Tegoroczna edycja akcji – tak jak było to już w kilku ostatnich latach – została objęta honorowym patronatem prezydent Miasta Łodzi – Hanny Zdanowskiej oraz patronatem Miejskiego Ośrodka Pomocy Społecznej w Łodzi.
Dziękuję pomysłodawcy tej akcji ale też każdemu kto się włącza w to wydarzenie – mówi Małgorzata Moskwa-Wodnicka, wiceprezydent Miasta Łodzi. - To ważna lekcja empatii, wrażliwości i uważności. Myślę, że jest to lekcja potrzebna wszystkim w tych niełatwych czasach.
W tym roku Światełko Pamięci odbędzie się we wtorek 28 października o godz. 10. Zbiórka jest zaplanowana o godz. 9.45 przy wejściu prowadzącym do głównej części cmentarza pw. Wszystkich Świętych przy ul. Zakładowej 4 na Olechowie. Zainteresowanych uczestników akcji wolontariusze i pracownicy Koła Łódzkiego Towarzystwa Pomocy im. św. Brata Alberta będą częstować ciepłą herbatą.

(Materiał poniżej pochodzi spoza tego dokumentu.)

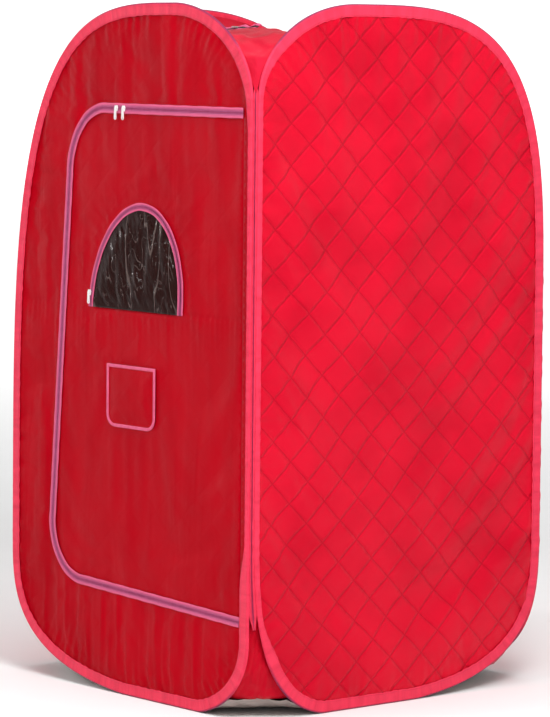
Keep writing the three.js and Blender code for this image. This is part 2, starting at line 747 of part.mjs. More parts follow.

Składam serdeczne podziękowania Przemkowi Ledzianowi za pomysł oraz realizację akcji, co jest dowodem dużej wrażliwości społecznej i empatii – mówi Piotr Kowalski, dyrektor Miejskiego Ośrodka Pomocy Społecznej w Łodzi. – Życie każdego miało swoją wartość. „Światełko” to symbol, że pamiętamy o tej wartości.
Podobnie, jak w poprzednich latach, także i w tym roku w akcję zaangażują się uczniowie i nauczyciele łódzkich szkół. Na ten moment chęć udziału zgłosiły 23 placówki (420 uczniów). Zgłoszenia są przyjmowane do jutra (czwartku 23 października), do końca dnia.

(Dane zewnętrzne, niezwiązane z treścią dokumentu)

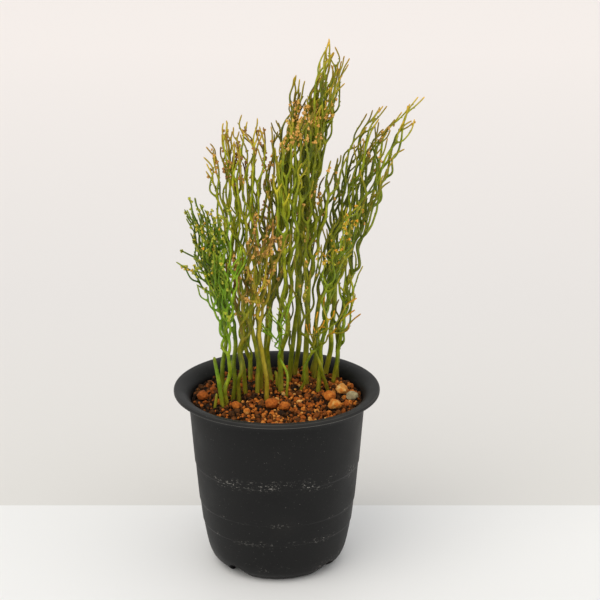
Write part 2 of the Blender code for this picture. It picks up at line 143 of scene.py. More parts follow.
def turnedPiece(name, profile, steps, material):  # a ring extruded from one (radius, height) to the next
    bpy.ops.object.select_all(action="DESELECT")
    radius, height = profile[0]
    bpy.ops.mesh.primitive_circle_add(vertices=steps, radius=radius, location=(0, 0, height))
    piece = bpy.context.object
    bpy.ops.object.transform_apply(location=True, rotation=True, scale=True)
    piece.name = piece.data.name = name
    bpy.ops.object.mode_set(mode="EDIT")
    bpy.ops.mesh.select_all(action="SELECT")
    bpy.ops.mesh.edge_face_add()
    bpy.ops.mesh.delete(type="ONLY_FACE")
    bpy.ops.mesh.select_all(action="SELECT")
    for nextRadius, nextHeight in profile[1:]:
        bpy.ops.mesh.extrude_region_move(TRANSFORM_OT_translate={"value": (0, 0, nextHeight - height)})
        share = nextRadius / radius
        bpy.ops.transform.resize(value=(share, share, 1), center_override=(0, 0, nextHeight))
        radius, height = nextRadius, nextHeight
    bpy.ops.mesh.select_all(action="DESELECT")
    bpy.ops.mesh.select_mode(type="EDGE")
    bpy.ops.mesh.select_non_manifold()
    bpy.ops.mesh.edge_face_add()
    bpy.ops.mesh.select_all(action="SELECT")
    bpy.ops.mesh.normals_make_consistent(inside=False)
    bpy.ops.object.mode_set(mode="OBJECT")
    piece.data.materials.append(material)
    return piece


def joinPieces(group, name):
    makeActive(group[0])
    for piece in group:
        piece.select_set(True)
    bpy.ops.object.join()
    piece = bpy.context.object
    piece.name = piece.data.name = name
    return piece


def setTone(piece, values):  # the shade that a material reads at each point
    tone = piece.data.attributes.new("tone", "FLOAT", "POINT")
    tone.data.foreach_set("value", np.array(values, np.float32))


def setLook(piece, values):  # four numbers a point that the stems' material reads
    tone = piece.data.color_attributes.new("tone", "FLOAT_COLOR", "POINT")
    tone.data.foreach_set("color", np.array(values, np.float32))


def finishPiece(piece, slot, *replaced):
    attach(piece, "root")
    if replaced:
        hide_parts(*replaced)


# camera, light and floor
view = {
    "place": (0.0118, -0.9315, 0.459), "tiltDown": 18.836, "lens": 117.76,
    "tableEdge": 0.0615, "tableColour": "#ebebea",
    "wallColours": ((0.07, "#dbd9d5"), (0.41, "#dddad8"), (1.3, "#eae4e1")),  # by distance back, in metres
    "skyColour": "#ffffff", "worldStrength": 0.76,
    "suns": (  # name, where it shines from, strength, softness in degrees, colour
        ("keySun", (-0.7, -0.9, 1.2), 1.3, 60, "#fffaf2"), ("fillSun", (1.0, -0.9, 0.8), 0.5, 70, "#fffdfa"),
    ),
}


def makeView():
    bpy.ops.object.camera_add(location=view["place"], rotation=(math.radians(90 - view["tiltDown"]), 0, 0))
    camera = bpy.context.object
    camera.data.lens = view["lens"]
    camera.data.sensor_width = 36
    camera.data.clip_start, camera.data.clip_end = 0.05, 60
    scene.camera = camera

    world = bpy.data.worlds.new("studio")
    scene.world = world
    world.use_nodes = True
    sky = world.node_tree.nodes["Background"]
    sky.inputs["Color"].default_value = linear(view["skyColour"])
    sky.inputs["Strength"].default_value = view["worldStrength"]
    for name, toward, strength, spread, colour in view["suns"]:
        bpy.ops.object.light_add(type="SUN", location=(0, 0, 1))
        light = bpy.context.object
        light.name = name
        light.data.energy = strength
        light.data.angle = math.radians(spread)
        light.data.color = linear(colour)[:3]
        light.rotation_euler = Vector(toward).to_track_quat("Z", "Y").to_euler()
    scene.view_settings.view_transform = "Standard"

    bpy.ops.object.select_all(action="DESELECT")
    bpy.ops.mesh.primitive_plane_add(size=40)
    floor = bpy.context.object
    floor.name = "floor"
    material, tree, surface = newMaterial("paperFloor")
    spot = addNode(tree, "TexCoord").outputs["Object"]
    depth = addNode(tree, "SeparateXYZ", {0: spot}).outputs["Y"]
    beyond = addNode(tree, "Math", {"operation": "GREATER_THAN", 0: depth, 1: view["tableEdge"]})
    far = view["wallColours"][-1][0]
    back = addNode(tree, "MapRange", {"Value": depth, "range": (0, far)})
    stops = [(distance / far, colour) for distance, colour in view["wallColours"]]
    wall = addNode(tree, "ValToRGB", {"Fac": back, "stops": stops})
    tint = addNode(tree, "Mix", {
        "data_type": "RGBA", "Factor": beyond, 6: linear(view["tableColour"]), 7: wall,
    })
    setInputs(tree, surface, {"Base Color": tint.outputs[2], "Roughness": 0.6})
    floor.data.materials.append(material)


makeView()
print("camera, lights and floor made")

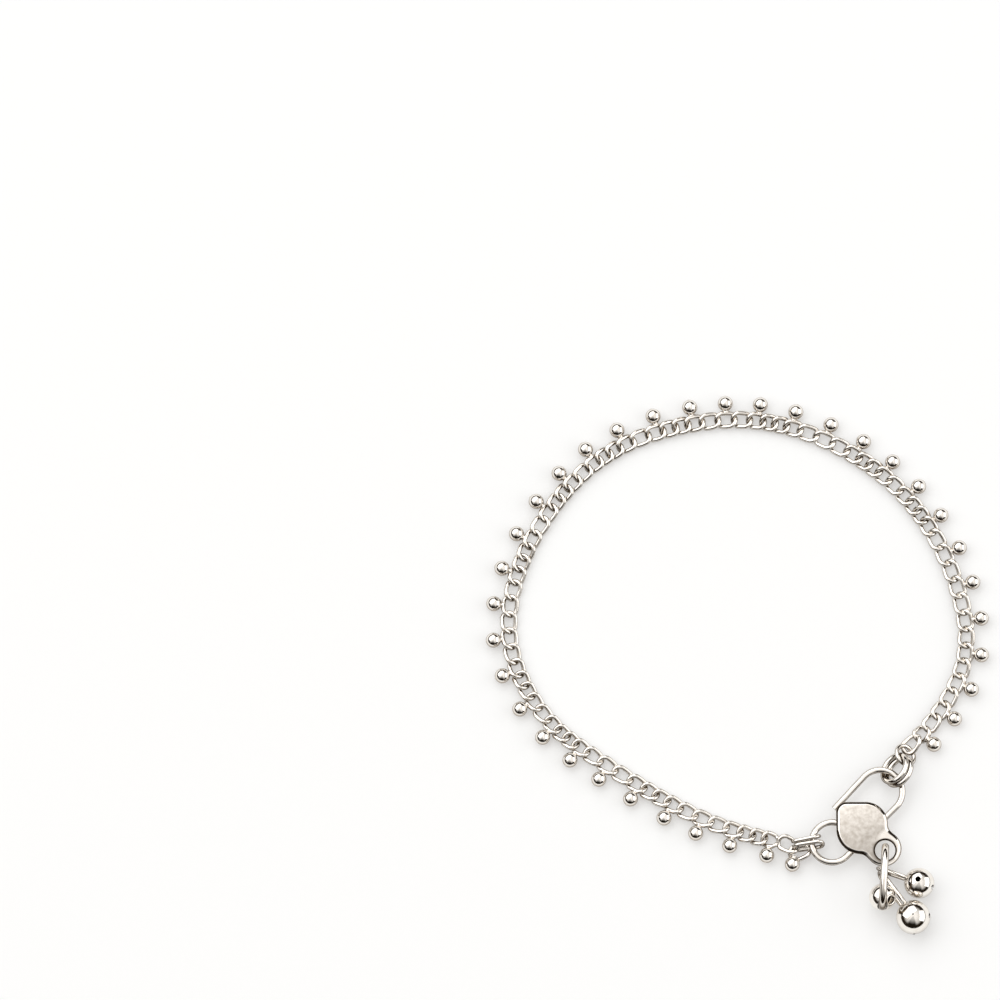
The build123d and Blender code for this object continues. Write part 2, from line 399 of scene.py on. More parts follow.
def twistedLink(tree, given):
    # A circle is parted into a straight-sided loop, then each side turns about the long axis
    bend = calculate(tree, "MULTIPLY", calculate(tree, "SUBTRACT", given["Width"], given["Wire"]), 0.5)
    straight = calculate(tree, "MULTIPLY", calculate(tree, "SUBTRACT", given["Length"], given["Width"]), 0.5)
    circle = {"Resolution": chainSettings["bendSteps"], "Radius": bend}
    loop = addNode(tree, "GeometryNodeCurvePrimitiveCircle", circle)
    position = addNode(tree, "GeometryNodeInputPosition").outputs[0]
    spot = addNode(tree, "ShaderNodeSeparateXYZ", {0: position}).outputs
    hundredths = calculate(tree, "ROUND", calculate(tree, "DIVIDE", spot[0], 0.01 * mm))
    side = calculate(tree, "SIGN", hundredths)  # zero at the two middle points
    along = calculate(tree, "ADD", spot[0], calculate(tree, "MULTIPLY", side, straight))
    share = calculate(tree, "DIVIDE", along, given["Length"])
    angle = calculate(tree, "MULTIPLY", share, given["Twist"])
    across = calculate(tree, "MULTIPLY", spot[1], calculate(tree, "COSINE", angle))
    height = calculate(tree, "MULTIPLY", spot[1], calculate(tree, "SINE", angle))
    turned = addNode(tree, "ShaderNodeCombineXYZ", {0: along, 1: across, 2: height})
    moved = {"Geometry": loop.outputs[0], "Position": turned.outputs[0]}
    bent = addNode(tree, "GeometryNodeSetPosition", moved).outputs[0]
    return roundTube(tree, bent, given["Wire"], chainSettings["wireSides"])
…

W „Światełku Pamięci” bierzemy udział regularnie od trzech lat - mówi Agnieszka Góra, dyrektor Szkoły Podstawowej nr 37 w Łodzi przy ul. Szpitalnej 9. – Nie inaczej będzie w tym roku. Nasi uczniowie bardzo chętnie przyłączają się do akcji, lubią pomagać i robić coś dla innych. Dla nas jako pedagogów to z kolei możliwość zwrócenia uwagi uczniów na to, że każdy człowiek jest ważny i że wszystkim zmarłym należy się szacunek, bez względu na to, jak potoczył się ich los za życia.

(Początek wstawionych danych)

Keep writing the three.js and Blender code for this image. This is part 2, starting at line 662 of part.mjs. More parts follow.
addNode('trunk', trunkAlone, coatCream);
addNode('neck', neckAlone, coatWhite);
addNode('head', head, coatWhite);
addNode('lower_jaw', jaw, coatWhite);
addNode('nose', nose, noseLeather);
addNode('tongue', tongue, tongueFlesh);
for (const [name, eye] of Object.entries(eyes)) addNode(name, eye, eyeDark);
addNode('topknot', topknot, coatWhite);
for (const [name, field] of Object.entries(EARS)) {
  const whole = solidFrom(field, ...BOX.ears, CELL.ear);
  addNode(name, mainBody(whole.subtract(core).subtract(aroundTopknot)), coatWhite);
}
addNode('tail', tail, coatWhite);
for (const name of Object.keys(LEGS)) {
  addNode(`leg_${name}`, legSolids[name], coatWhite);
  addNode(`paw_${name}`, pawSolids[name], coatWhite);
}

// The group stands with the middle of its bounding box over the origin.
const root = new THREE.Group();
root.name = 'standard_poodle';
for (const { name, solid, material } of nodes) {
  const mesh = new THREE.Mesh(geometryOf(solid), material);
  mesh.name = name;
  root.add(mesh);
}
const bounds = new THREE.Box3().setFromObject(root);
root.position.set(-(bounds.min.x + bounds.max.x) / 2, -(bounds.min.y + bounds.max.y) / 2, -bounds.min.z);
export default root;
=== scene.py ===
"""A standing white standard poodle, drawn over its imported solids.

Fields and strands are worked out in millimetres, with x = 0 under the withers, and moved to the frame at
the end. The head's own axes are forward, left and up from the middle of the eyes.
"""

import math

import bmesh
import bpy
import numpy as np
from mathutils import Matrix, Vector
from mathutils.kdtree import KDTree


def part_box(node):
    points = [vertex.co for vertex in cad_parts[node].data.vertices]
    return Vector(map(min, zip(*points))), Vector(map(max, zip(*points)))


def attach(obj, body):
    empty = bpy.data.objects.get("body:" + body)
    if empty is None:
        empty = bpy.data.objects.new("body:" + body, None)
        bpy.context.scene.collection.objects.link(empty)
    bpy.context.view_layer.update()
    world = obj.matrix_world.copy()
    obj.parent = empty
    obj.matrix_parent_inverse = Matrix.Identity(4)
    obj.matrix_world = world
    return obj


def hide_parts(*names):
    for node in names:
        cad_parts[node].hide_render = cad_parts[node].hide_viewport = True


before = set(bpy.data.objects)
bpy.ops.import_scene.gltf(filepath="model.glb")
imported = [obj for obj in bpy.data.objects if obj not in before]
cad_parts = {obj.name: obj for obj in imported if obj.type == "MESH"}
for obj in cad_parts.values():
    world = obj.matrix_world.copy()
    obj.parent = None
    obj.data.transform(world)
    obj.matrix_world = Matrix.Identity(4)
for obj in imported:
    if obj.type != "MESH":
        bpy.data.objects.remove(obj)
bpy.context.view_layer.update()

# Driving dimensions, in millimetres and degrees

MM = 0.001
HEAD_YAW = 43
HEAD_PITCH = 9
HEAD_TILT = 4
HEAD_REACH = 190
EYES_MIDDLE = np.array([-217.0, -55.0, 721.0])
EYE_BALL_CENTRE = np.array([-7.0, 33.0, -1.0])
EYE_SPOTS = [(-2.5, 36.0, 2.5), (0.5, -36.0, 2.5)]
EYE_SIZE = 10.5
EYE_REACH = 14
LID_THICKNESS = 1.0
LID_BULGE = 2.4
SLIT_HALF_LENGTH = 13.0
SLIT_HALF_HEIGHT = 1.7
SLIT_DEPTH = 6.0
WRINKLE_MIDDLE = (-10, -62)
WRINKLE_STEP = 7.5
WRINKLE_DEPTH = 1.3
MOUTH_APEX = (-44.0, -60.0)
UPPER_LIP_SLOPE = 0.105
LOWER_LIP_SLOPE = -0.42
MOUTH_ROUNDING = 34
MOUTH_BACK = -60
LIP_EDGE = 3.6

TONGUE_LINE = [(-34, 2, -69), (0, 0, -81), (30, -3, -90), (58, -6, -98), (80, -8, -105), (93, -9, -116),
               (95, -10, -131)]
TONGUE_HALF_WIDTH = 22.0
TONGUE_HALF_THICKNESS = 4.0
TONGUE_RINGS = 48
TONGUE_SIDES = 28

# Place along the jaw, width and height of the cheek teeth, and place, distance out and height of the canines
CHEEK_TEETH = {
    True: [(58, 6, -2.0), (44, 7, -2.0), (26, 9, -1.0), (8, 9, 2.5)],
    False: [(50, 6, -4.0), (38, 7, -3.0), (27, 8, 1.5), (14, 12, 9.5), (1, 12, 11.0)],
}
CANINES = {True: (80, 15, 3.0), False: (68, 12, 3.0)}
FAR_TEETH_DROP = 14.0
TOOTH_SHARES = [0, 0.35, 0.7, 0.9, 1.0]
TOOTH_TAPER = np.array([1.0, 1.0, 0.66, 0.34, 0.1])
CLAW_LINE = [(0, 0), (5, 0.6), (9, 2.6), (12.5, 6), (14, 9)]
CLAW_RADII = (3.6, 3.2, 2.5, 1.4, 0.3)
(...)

Miejski Ośrodek Pomocy Społecznej w Łodzi organizuje pochówek w sytuacji, kiedy osoba zmarła nie ma rodziny lub rodzina nie może pochować zmarłego. Zgodnie z ustawą z 31 stycznia 1959 r. o cmentarzach i chowaniu zmarłych, prawo pochowania zwłok ludzkich ma najbliższa pozostała rodzina osoby zmarłej, czyli: pozostały małżonek(ka), krewni zstępni (dzieci, wnuki, prawnuki), krewni wstępni (rodzice, dziadkowie, pradziadkowie), krewni boczni do 4 stopnia pokrewieństwa oraz powinowaci w linii prostej do 1 stopnia. Prawo pochowania zwłok przysługuje również osobom, które się do tego dobrowolnie się zobowiążą. Zwłoki niepochowane przez żadną z wyżej wymienionych stron są chowane przez gminę właściwą ze względu na miejsce zgonu.
Pochówek organizowany przez łódzki MOPS odbywa się przede wszystkim na tzw. cmentarzu dla samotnych i bezdomnych, który jest częścią cmentarza pw. Wszystkich Świętych przy ul. Zakładowej 4 na Olechowie. Od stycznia do końca września 2025 r. było 230 takich pogrzebów w tym 29 osób w kryzysie bezdomności. W całym 2024 r. były w sumie 244 pochówki, w tym 39 osób w kryzysie bezdomności. Średni koszt zorganizowania pogrzebu w obecnym roku wynosi nieco ponad 3,8 tys. zł.